** Requirements **
Exactly the lines from the one that contains "ends = joins[1:] + [wraps + joins[0]]" to the one that contains "obj.parent = empty", both lines included, should be copied, and no others.

Stored entries

────────────────

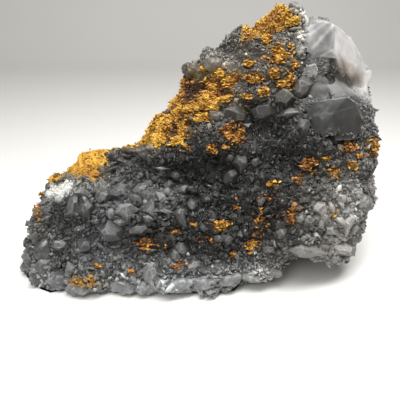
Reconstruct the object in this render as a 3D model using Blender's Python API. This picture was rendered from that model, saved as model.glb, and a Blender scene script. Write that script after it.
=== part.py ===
"""Realgar specimen: a wedge of dark crystalline matrix with calcite, orange-yellow crusts and clusters grown on it.

Lengths are in millimetres until a mesh is made, and the scene is in metres. +X is to the right of the show
face, which looks along -Y, and +Z is up. The origin is on the table, at the middle of the specimen's box.
"""

import itertools
import math

import bmesh
import bpy
import numpy as np
from mathutils import Euler, Matrix, Vector
from mathutils.bvhtree import BVHTree
from mathutils.geometry import delaunay_2d_cdt

MM = 0.001
GAP = 0.4  # left between two minerals that touch
ABOVE_TABLE = 0.3  # where crystals that would reach under the table are cut
FLAT = 0.5  # degrees between faces that count as one plane

# The wedge. Its outline is seen from the front; the middle of its thickness leans back as it rises.
OUTLINE_CENTRE = (20.0, 85.0)
OUTLINE = (
    (-188, -30), (96, -30), (110, 12), (119, 17), (150, 16), (166, 10), (173, 28), (172, 44), (186, 56),
    (191, 80), (187, 114), (186, 146), (178, 168), (166, 190), (150, 212), (132, 230), (114, 246),
    (97, 261), (82, 257), (62, 246), (38, 237), (12, 218), (-8, 204), (-18, 192), (-18, 180),
    (-34, 165), (-48, 152), (-48, 140), (-64, 126), (-94, 117), (-117, 110), (-143, 92), (-169, 79),
    (-176, 66), (-183, 44), (-192, 24), (-195, 4),
)
MIDDLE_AT_TABLE = 5.0
LEAN = 0.12  # how far the middle goes back for each millimetre up
HALF_AT_TABLE = 92.0
TAPER = 0.24  # how fast the half thickness shrinks with height
ROUNDNESS = 3.0  # 2 would be an ellipse in section and 8 nearly a box
SKIN_CELLS = (20, 9, 15)  # of the wedge's mesh, along X, Y and Z

# Relief of the broken faces: crowded flat-sided points of two sizes
COARSE_CELL, COARSE_HEIGHT = 48.0, 12.0
FINE_CELL, FINE_HEIGHT = 22.0, 7.0
RELIEF_LEVEL = 8.0  # taken off again, so that the outline keeps its size

# Swells and hollows of the show face: centre (x, z), half widths, height
LUMPS = (
    ((-128, 88), (30, 20), 9),
    ((-100, 72), (26, 14), -8),
    ((-58, 126), (36, 9), 8),
    ((-20, 112), (44, 12), -9),
    ((-60, 80), (40, 24), 6),
    ((54, 166), (30, 14), -13),
    ((40, 120), (44, 18), -7),
    ((100, 130), (40, 14), -7),
    ((128, 74), (44, 34), 10),
    ((0, 52), (60, 16), -4),
    ((-70, 22), (70, 16), 5),
    ((60, 205), (40, 26), 5),
)

# Calcite cleavage blocks of the upper right: centre, half sizes, turn about x, y and z, corners broken off
CALCITE_BLOCKS = (
    ((130, 27, 208), (28, 34, 24), (6, 43, 4), 6),
    ((122, 24, 225), (15, 26, 22), (-10, 38, -14), 5),
    ((142, 14, 187), (20, 28, 14), (12, 14, 14), 5),
    ((130, 4, 160), (28, 30, 18), (-8, -9, 10), 6),
    ((114, 6, 190), (13, 24, 18), (14, 30, -20), 5),
    ((114, 30, 241), (10, 17, 11), (8, 28, 14), 3),
)

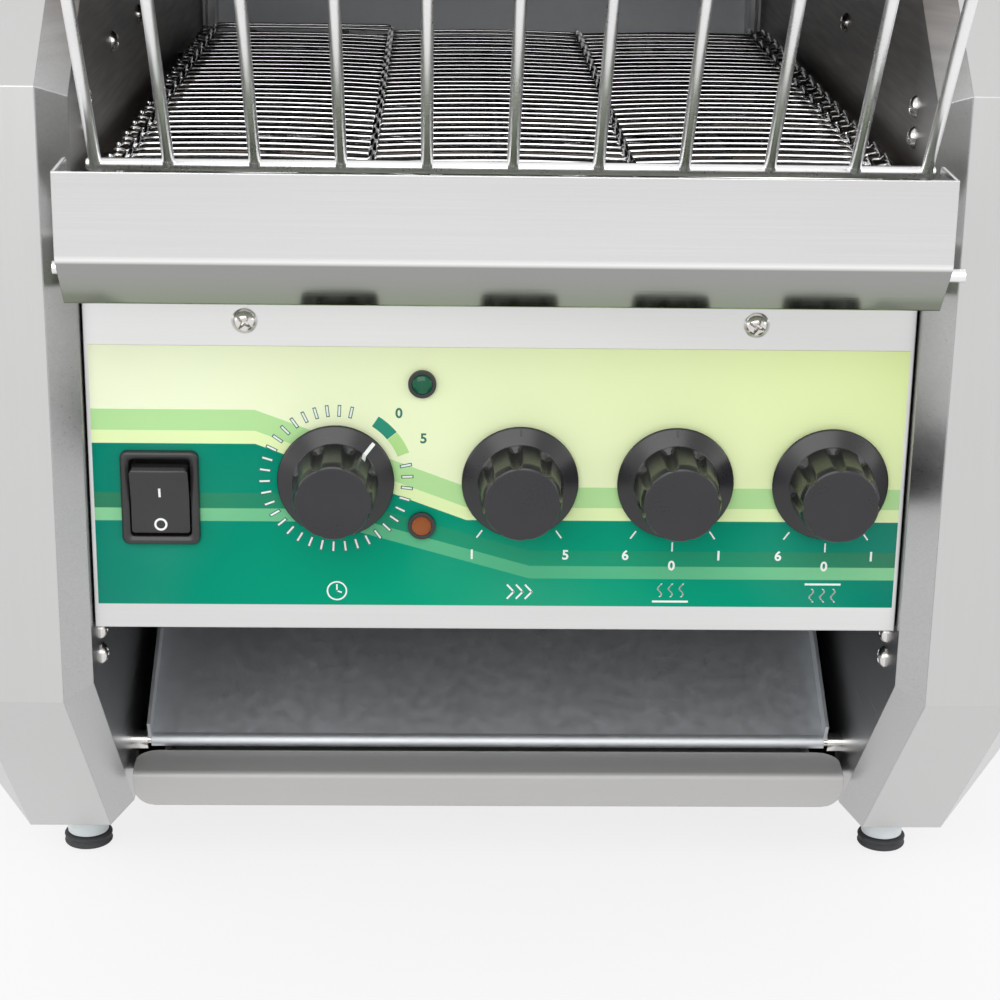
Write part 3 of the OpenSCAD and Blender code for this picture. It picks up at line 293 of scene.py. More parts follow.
class Finish(Nodes):
    """A node material under construction, round its Principled shader."""

    def __init__(self, name, **constants):
        self.material = bpy.data.materials.new(name)
        self.material.use_nodes = True
        super().__init__(self.material.node_tree)
        self.shader = self.tree.nodes["Principled BSDF"]
        self.coords = self.node("ShaderNodeTexCoord", out="Object")
        for socket, number in constants.items():
            self.shader.inputs[socket.replace("_", " ")].default_value = number

    def set(self, socket, given):
        self.feed(self.shader.inputs[socket], given)

    def axes(self):
        """The object's coordinates across, back and up, as three values."""
        place = self.node("ShaderNodeSeparateXYZ", {}, [self.coords])
        return [Value(self, output) for output in place.socket.node.outputs]

    def scaled(self, factors):
        """The object's coordinates stretched by a factor on each axis."""
        return self.node("ShaderNodeVectorMath", {"operation": "MULTIPLY"}, [self.coords, factors])

    def noise(self, scale, detail=2.0, roughness=0.5, where=None):
        inputs = {"Vector": where or self.coords, "Scale": scale, "Detail": detail, "Roughness": roughness}
        return self.node("ShaderNodeTexNoise", {}, inputs, out="Fac")

    def streaks(self, grain, along, across, detail):
        """Noise drawn out along the grain's axis: its scale along it and across it."""
        factors = [along if axis == grain else across for axis in "xyz"]
        return self.noise(1.0, detail, where=self.scaled(factors))

    def mix(self, share, first, second):
        """A colour that goes from the first to the second as the share goes from 0 to 1.

        A Mix node has sockets for each kind of data: 6 and 7 in and 2 out are its colours.
        """
        made = self.tree.nodes.new("ShaderNodeMix")
        made.data_type = "RGBA"
        self.feed(made.inputs["Factor"], share)
        self.feed(made.inputs[6], first)
        self.feed(made.inputs[7], second)
        return Value(self, made.outputs[2])

    def bump(self, height, distance, strength=1.0, under=None):
        inputs = {"Strength": strength, "Distance": distance, "Height": height}
        if under is not None:
            inputs["Normal"] = under
        self.set("Normal", self.node("ShaderNodeBump", {}, inputs, out="Normal"))

    def soft_edges(self, radius):
        return self.node("ShaderNodeBevel", {"samples": 4}, {"Radius": radius})


def grey(tone, warmth=0.0):
    """A grey colour, a little warm where warmth is above 0 and cool below."""
    return (min(1, tone * (1 + warmth)), tone, max(0, tone * (1 - warmth)))


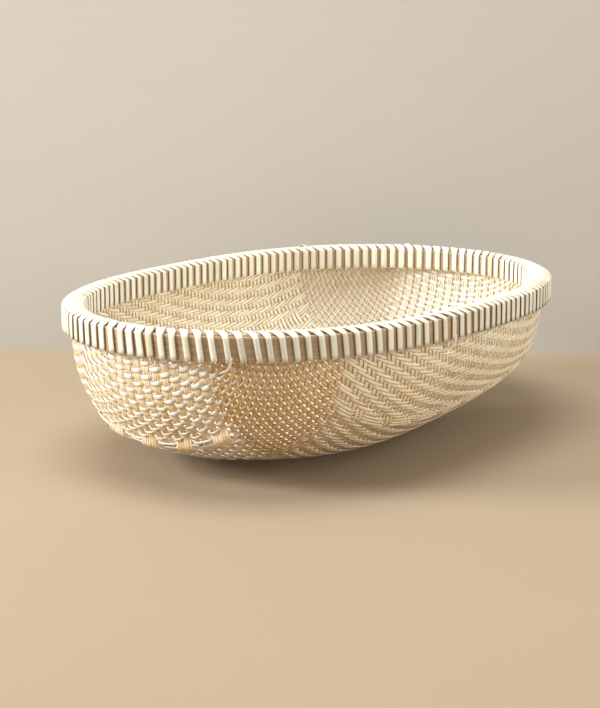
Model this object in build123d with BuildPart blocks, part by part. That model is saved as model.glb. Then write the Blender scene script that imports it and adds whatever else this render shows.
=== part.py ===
from build123d import *
import math
import os
from bisect import bisect_right
from itertools import accumulate

# Oval winnowing basket, millimetres: a plaited bowl whose edge is held between two
# hoops, with a cane core on top and a lashing wound round the whole rim.
# Origin: centre of the resting face on the underside. +X runs along the oval's long
# axis, +Z is up. An inset is a distance inwards from the outer hoop's outer face.

# ---- rim oval: radius = mean_radius * exp(oval * cos(2 * angle))
mean_radius = 202.1
oval = 0.2117          # half axes 249.8 and 163.5
rim_width = 14.5       # outer face of the outer hoop to inner face of the inner hoop
rim_mid = rim_width / 2
table_steps = 7200     # steps of the length table round the rim

# ---- hoops: each a strip bent once round, its tapered ends lapped
rim_top = 124.6        # top edge of both hoops
hoop_height = 18.0
hoop_bottom = rim_top - hoop_height
hoop_thick = 4.3
outer_lap_at = 0.22    # where each lap starts, as a part of the way round the rim
inner_lap_at = 0.71
scarf_len = 55.0       # length of each lap
scarf_tip = 1.2        # thickness left at the tip of each taper
scarf_gap = 1.5        # room past each tip
scarf_slack = 0.3      # space between the two tapers
hoop_steps = 60        # spline steps along a hoop's long faces
taper_steps = 8        # spline steps along a taper

# ---- plaited mat
mat_thick = 2.4
mat_inset = 6.0        # inset of the mat's outer face
mat_top = 120.7        # cut edge of the mat, under the core
mat_neck = 105.0       # the mat stands upright above this height
side_power = 2.908     # meridian exponents of the belly
depth_power = 2.2176
end_fullness = 0.0773  # makes the belly fuller at the ends of the long axis
base_cut = 0.985       # the belly is flat below this part of its depth
# hand-made lean of the belly: (waves per turn, cosine part, sine part)
lean_waves = [(4, 0.0138, -0.0144), (1, -0.0844, 0.0718)]
ring_count = 48        # points round each level of the belly
level_count = 12
meridian_steps = 240   # fine steps used to find the inner surface

# ---- cane core over the mat's cut edge
core_d = 5.6
core_z = 123.9
core_start = 0.45      # where its ends meet, as a part of the way round the rim
core_gap = 1.5         # between its butted ends
core_steps = 48

# ---- lashing strip
wraps = 138
joins = [6, 18, 46, 77, 99, 122]   # first wrap of each of the six lengths
# hand-wound drift of the wraps along the rim: (wrap, shift in pitches)
drift = [
    (0, 0.0), (58, 0.0), (64, 0.18), (68, 0.07), (72, -0.30), (76, -0.45),
    (79, -0.17), (84, -0.29), (90, -0.32), (94, -0.33), (97, 0.26), (100, 0.49),
    (104, 0.43), (107, 0.18), (110, 0.07), (112, -0.05), (118, 0.0), (wraps, 0.0),
]
strip_w = 5.0
strip_t = 0.8
clear = 0.15           # between the strip and what it wraps
crown_half = core_d * 0.42   # half width of the flat over the core


# ---- places on the rim
def rim_frame(angle):
    """Point of the rim oval, then its unit normal pointing inwards."""
    radius = mean_radius * math.exp(oval * math.cos(2 * angle))
    slope = -2 * oval * math.sin(2 * angle) * radius
    cos, sin = math.cos(angle), math.sin(angle)
    along_x = slope * cos - radius * sin
    along_y = slope * sin + radius * cos
    size = math.hypot(along_x, along_y)
    return radius * cos, radius * sin, -along_y / size, along_x / size


def rim_point(angle, inset):
    x, y, inward_x, inward_y = rim_frame(angle)
    return x + inward_x * inset, y + inward_y * inset


# cumulative length along the middle line of the rim
table_angles = [2 * math.pi * i / table_steps for i in range(table_steps + 1)]
table_points = [rim_point(angle, rim_mid) for angle in table_angles]
table_lengths = list(accumulate(
    (math.dist(p, q) for p, q in zip(table_points, table_points[1:])), initial=0.0))
mid_length = table_lengths[-1]


def angle_at(distance):
    """Angle at a distance along the middle line of the rim."""
    turns, rest = divmod(distance, mid_length)
    i = bisect_right(table_lengths, rest) - 1
    part = (rest - table_lengths[i]) / (table_lengths[i + 1] - table_lengths[i])
    step = table_angles[i + 1] - table_angles[i]
    return table_angles[i] + step * part + 2 * math.pi * turns


# ---- woven bowl
def belly(t, angle):
    """Outer surface of the mat: t = 0 at the neck, 1 at the flat base."""
    phase = t * math.asin(base_cut ** (depth_power / 2))
    power = side_power * (1 + end_fullness * math.cos(2 * angle))
    spread = math.cos(phase) ** (2 / power)
    depth = math.sin(phase) ** (2 / depth_power) / base_cut
    lean = sum(c * math.cos(n * angle) + s * math.sin(n * angle)
               for n, c, s in lean_waves)
    shape = 1 + lean * 2 * (1 - spread)
    x, y = rim_point(angle, mat_inset)
    return x * spread * shape, y * spread * shape, mat_neck * (1 - depth)


def inner_meridian(angle):
    """(radius, z) down one meridian, moved in by the mat's thickness."""
    points = [belly(i / meridian_steps, angle) for i in range(meridian_steps + 1)]
    outer = [(math.hypot(x, y), z) for x, y, z in points]
    moved = []
    for i, (radius, z) in enumerate(outer):
        r0, z0 = outer[max(i - 1, 0)]
        r1, z1 = outer[min(i + 1, meridian_steps)]
        size = math.hypot(r1 - r0, z1 - z0)
        moved.append((radius + (z1 - z0) / size * mat_thick,
                      z - (r1 - r0) / size * mat_thick))
    return moved


def radius_at(meridian, height):
    for (r0, z0), (r1, z1) in zip(meridian, meridian[1:]):
        if z0 >= height >= z1:
            return r0 + (r1 - r0) * (z0 - height) / max(z0 - z1, 1e-9)
    return meridian[-1][0]


def bowl_levels():
    """Outer and inner surfaces, each a list of (height, ring of points), neck first."""
    angles = [2 * math.pi * i / ring_count for i in range(ring_count)]
    meridians = [inner_meridian(angle) for angle in angles]
    outer, inner = [], []
    for level in range(level_count):
        t = level / (level_count - 1)
        ring = [belly(t, angle) for angle in angles]
        outer_z = ring[0][2]
        outer.append((outer_z, [(x, y) for x, y, _ in ring]))

        inner_z = mat_thick + outer_z * (mat_neck - mat_thick) / mat_neck
        inner_ring = []
        for angle, meridian in zip(angles, meridians):
            x, y = rim_point(angle, mat_inset)
            size = math.hypot(x, y)
            radius = size - mat_thick if level == 0 else radius_at(meridian, inner_z)
            inner_ring.append((x / size * radius, y / size * radius))
        inner.append((inner_z, inner_ring))
    return outer, inner


def ring_curve(ring):
    """Closed curve with the same spacing at every level, so that the loft stays light."""
    return Edge.make_spline([Vector(x, y, 0) for x, y in ring], periodic=True,
                            parameters=[i / ring_count for i in range(ring_count + 1)])


def make_bowl():
    """One closed shell with an open mouth and a flat base."""
    outer, inner = bowl_levels()
    # the cut runs 1 mm past the mat's top edge
    surfaces = [(outer, mat_top, Mode.ADD), (inner, mat_top + 1, Mode.SUBTRACT)]
    with BuildPart() as bowl:
        for levels, top, mode in surfaces:
            for z, ring in levels:
                with BuildSketch(Plane.XY.offset(z)):
                    with BuildLine():
                        add(ring_curve(ring))
                    make_face()
            loft(mode=mode)
            # upright band above the neck
            with BuildSketch(Plane.XY.offset(mat_neck)):
                with BuildLine():
                    add(ring_curve(levels[0][1]))
                make_face()
            extrude(amount=top - mat_neck, mode=mode)
    bowl.part.label = "woven_bowl"
    return bowl.part


# ---- hoops
def hoop_outline(outer, start):
    """Sides of a hoop's plan, each a list of points, from its outer face's inset."""
    inner = outer + hoop_thick
    far = start + mid_length
    far_root = far - scarf_gap
    far_tip = far + scarf_len
    near_root = start + scarf_len + scarf_gap
    # corners: (distance along the rim, inset, steps to the next corner)
    corners = [
        (start, outer, hoop_steps),
        (far_root, outer, 1),
        (far_root, outer + scarf_tip + scarf_slack, taper_steps),
        (far_tip, inner - scarf_tip, 1),
        (far_tip, inner, hoop_steps),
        (near_root, inner, 1),
        (near_root, inner - scarf_tip - scarf_slack, taper_steps),
        (start, outer + scarf_tip, 1),
    ]
    return [
        [rim_point(angle_at(s0 + (s1 - s0) * i / steps), d0 + (d1 - d0) * i / steps)
         for i in range(steps + 1)]
        for (s0, d0, steps), (s1, d1, _) in zip(corners, corners[1:] + corners[:1])
    ]


def make_hoop(label, outer, lap_at):
    with BuildPart() as hoop:
        with BuildSketch(Plane.XY.offset(hoop_bottom)):
            with BuildLine():
                for side in hoop_outline(outer, mid_length * lap_at):
                    if len(side) == 2:
                        Line(*side)
                    else:
                        Spline(*side)
            make_face()
        extrude(amount=hoop_height)
    hoop.part.label = label
    return hoop.part


# ---- rim core
def make_core():
    """Round cane bent once round, its ends butted with a small gap."""
    points = []
    for i in range(core_steps + 1):
        distance = mid_length * core_start + (mid_length - core_gap) * i / core_steps
        points.append((*rim_point(angle_at(distance), rim_mid), core_z))
    with BuildPart() as core:
        with BuildLine() as path:
            Spline(*points)
        with BuildSketch(Plane(origin=path.line @ 0, z_dir=path.line % 0)):
            Circle(core_d / 2)
        sweep()
    core.part.label = "rim_core"
    return core.part


# ---- lashing
def make_wrap():
    """One strip bent round the rim's section; +X points into the basket."""
    half = rim_mid + clear
    low = hoop_bottom - clear
    shoulder = rim_top + clear
    crown = core_z + core_d / 2 + clear
    section = [(-half, low), (-half, shoulder), (-crown_half, crown),
               (crown_half, crown), (half, shoulder), (half, low)]
    with BuildPart() as wrap:
        with BuildSketch(Plane.XZ):
            with BuildLine():
                Polyline(*section, close=True)
            make_face()
            offset(amount=strip_t, kind=Kind.ARC)
            with BuildLine():
                Polyline(*section, close=True)
            make_face(mode=Mode.SUBTRACT)
        extrude(amount=strip_w / 2, both=True)
        # the strip dives into the plaiting here, so it stops at the mat's two faces
        with BuildSketch(Plane.XZ):
            with Locations((mat_inset + mat_thick / 2 - rim_mid, low - strip_t / 2)):
                Rectangle(mat_thick + 2 * clear, strip_t + 1)
        extrude(amount=strip_w, both=True, mode=Mode.SUBTRACT)
    return wrap.part


def wrap_shift(wrap):
    """Drift of a wrap, in pitches."""
    for (k0, d0), (k1, d1) in zip(drift, drift[1:]):
        if k0 <= wrap <= k1:
            return d0 + (d1 - d0) * (wrap - k0) / (k1 - k0)


def wrap_location(index):
    """Where a wrap sits; indexes past the last wrap start again from the first."""
    i = index % wraps
    angle = angle_at(mid_length * (i + 0.5 + wrap_shift(i)) / wraps)
    _, _, inward_x, inward_y = rim_frame(angle)
    return Plane(origin=(*rim_point(angle, rim_mid), 0),
                 x_dir=(inward_x, inward_y, 0), z_dir=(0, 0, 1)).location


def make_lashing(label, wrap, first, end):
    """One length of strip: the wraps from first up to, but not including, end."""
    with BuildPart() as lashing:
        with Locations(*[wrap_location(i) for i in range(first, end)]):
            add(wrap)
    lashing.part.label = label
    return lashing.part


pieces = [
    make_bowl(),
    make_hoop("outer_hoop", 0.0, outer_lap_at),
    make_hoop("inner_hoop", rim_width - hoop_thick, inner_lap_at),
    make_core(),
]
single_wrap = make_wrap()
ends = joins[1:] + [wraps + joins[0]]
for number, (first, end) in enumerate(zip(joins, ends), start=1):
    pieces.append(make_lashing(f"lashing_{number}", single_wrap, first, end))

os.makedirs("parts", exist_ok=True)
for piece in pieces:
    export_step(piece, f"parts/{piece.label}.step")
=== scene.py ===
import bpy
import math
import numpy as np
from mathutils import Matrix, Vector


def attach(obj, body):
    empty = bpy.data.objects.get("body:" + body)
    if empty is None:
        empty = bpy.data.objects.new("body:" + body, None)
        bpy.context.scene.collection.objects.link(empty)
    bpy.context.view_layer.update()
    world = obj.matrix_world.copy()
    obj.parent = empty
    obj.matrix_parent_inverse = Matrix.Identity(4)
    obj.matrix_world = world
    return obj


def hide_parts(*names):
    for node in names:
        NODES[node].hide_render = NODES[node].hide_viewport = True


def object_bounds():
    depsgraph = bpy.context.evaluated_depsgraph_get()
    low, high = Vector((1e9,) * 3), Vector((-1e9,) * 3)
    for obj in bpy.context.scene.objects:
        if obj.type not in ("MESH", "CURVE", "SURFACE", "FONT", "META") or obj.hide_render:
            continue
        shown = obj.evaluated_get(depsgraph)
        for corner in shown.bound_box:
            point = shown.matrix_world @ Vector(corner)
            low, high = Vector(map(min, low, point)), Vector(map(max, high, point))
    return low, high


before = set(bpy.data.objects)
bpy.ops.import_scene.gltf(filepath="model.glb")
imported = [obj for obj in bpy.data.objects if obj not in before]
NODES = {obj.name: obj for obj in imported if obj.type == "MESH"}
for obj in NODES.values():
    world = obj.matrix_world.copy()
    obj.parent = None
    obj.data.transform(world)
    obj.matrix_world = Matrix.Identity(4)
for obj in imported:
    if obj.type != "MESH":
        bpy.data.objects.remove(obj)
box0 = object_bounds()

MM = 0.001

# ------------------------------------------------------------------ geometry
# the same driving numbers as the solids, in millimetres
mean_radius, oval = 202.1, 0.2117
rim_top, hoop_height, hoop_thick, rim_width = 124.6, 18.0, 4.3, 14.5
mat_inset, mat_neck, mat_top = 6.0, 105.0, 120.7
belly_p, belly_q, belly_p_2 = 2.908, 2.2176, 0.0773
b4c, b4s, b1c, b1s = 0.0138, -0.0144, -0.0844, 0.0718
base_cut = 0.985
MID = 1.15           # the weave's middle surface, in from the outer surface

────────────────

** Written response **
ends = joins[1:] + [wraps + joins[0]]
for number, (first, end) in enumerate(zip(joins, ends), start=1):
    pieces.append(make_lashing(f"lashing_{number}", single_wrap, first, end))

os.makedirs("parts", exist_ok=True)
for piece in pieces:
    export_step(piece, f"parts/{piece.label}.step")
=== scene.py ===
import bpy
import math
import numpy as np
from mathutils import Matrix, Vector


def attach(obj, body):
    empty = bpy.data.objects.get("body:" + body)
    if empty is None:
        empty = bpy.data.objects.new("body:" + body, None)
        bpy.context.scene.collection.objects.link(empty)
    bpy.context.view_layer.update()
    world = obj.matrix_world.copy()
    obj.parent = empty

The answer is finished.